Kepala Organisasi Riset Tenaga Nuklir (ORTN) BRIN Syaiful Bakhri mengatakan, teknologi nuklir yang digunakan adalah memanfaatkan perbedaan rasio isotop dan konsentrasi mineral di berbagai wilayah geografis.
Hal ini dilakukan untuk menciptakan sidik jari isotropik yang spesifik dan unik dari sebuah produk pangan di wilayah tersebut.
Baca juga: Penerapan Bioteknologi Benih Jadi Kunci Hadapi Krisis Pangan
"Sidik jari tersebut semacam fingerprint yang memastikan dari mana produk pangan tersebut diproduksi. Dan kita juga bisa telusuri lebih lanjut ke mana produk pangan tersebut didistribusikan," ujar Syaiful dalam Sosialisasi Teknologi Proses Radiasi pada Sektor Agromaritim terhadap Pemerintah Daerah Provinsi Bangka Belitung yang digelar secara daring, Selasa (13/8/2024) dikutip dari situs web BRIN.

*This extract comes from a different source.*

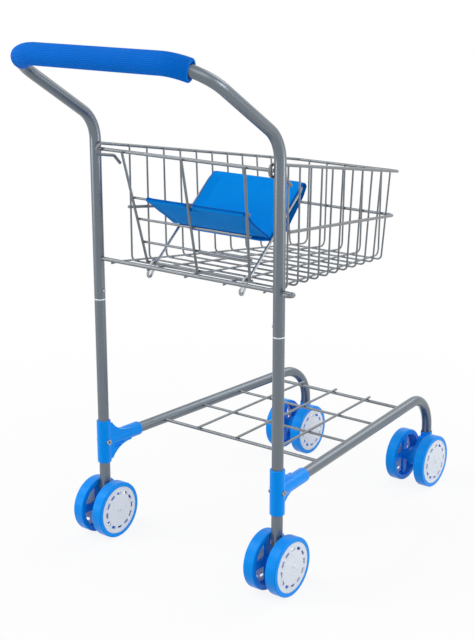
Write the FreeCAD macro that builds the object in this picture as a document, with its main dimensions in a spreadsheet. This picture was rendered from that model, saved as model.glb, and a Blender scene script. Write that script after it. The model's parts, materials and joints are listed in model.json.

Syaiful menuturkan, sertifikasi geografis perlu dilakukan untuk melindungi produk yang memiliki karakteristik unik. Hal tersebut sekaligus menjamin konsumen memperoleh produk yang asli.
Dengan sertifikasi tersebut, maka konsumen bisa yakin mendapatkan produk asli.
"Tidak ada produk pangan tiruan, misalnya beras, yang seoalah-olah didatangkan dari suatu daerah tertentu, padahal didatangkan dari tempat lain atau diimpor dari luar," ujarnya Syaiful.
Baca juga: Jaga Ketahanan Pangan, Pupuk Indonesia Tegaskan Tetap Salurkan Pupuk Bersubsidi
Dia menambahkan, BRIN akan terus mengeksplorasi potensi baru teknologi nuklir dengan tetap menjunjung tinggi prinsip keselamatan dan keamanan berkelanjutan.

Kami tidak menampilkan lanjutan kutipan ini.